After you finish eating the Buñuelos you take the bowl and break it up against this little alcove they set up outside of the tent. According to the writing on the alcove it is good luck for the new year and as you break the bowl you make a wish. Of course we decided to indulge in this tradition seeing as I've never been there and Jose apparently knows nothing of his home country.
We took video of us doing so and forgive me if the video of Jose doesn't actually show him but he refused to move into the shot and I couldn't back up any more to make sure he was in it. Then while recording me he didn't know how to stop the camera from recording. We're awesome like that.

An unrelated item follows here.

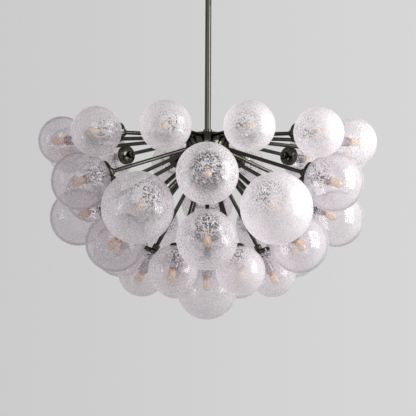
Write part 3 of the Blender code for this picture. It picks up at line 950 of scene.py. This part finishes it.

This was my bowl breaking experience
And this was Jose's
We also took a video of the cross walk lights in Oaxaca. For some reason these made me very happy. They show a little walking man not unlike what we have in the us, only their man actually walks, and as he does so the time ticks down on the light and he progressively walks faster until it gets to zero and then he stops and turns into a little red man. It made me smile every time I would see it and I would sit in the car and talk to the stop light and say "walk, walk, walk, ok faster, faster, faster, RUN!!! Now stop." or something along those lines. It was amusing for me anyway.
That's the crosswalk. The video is kind of bad but whatever you get the point.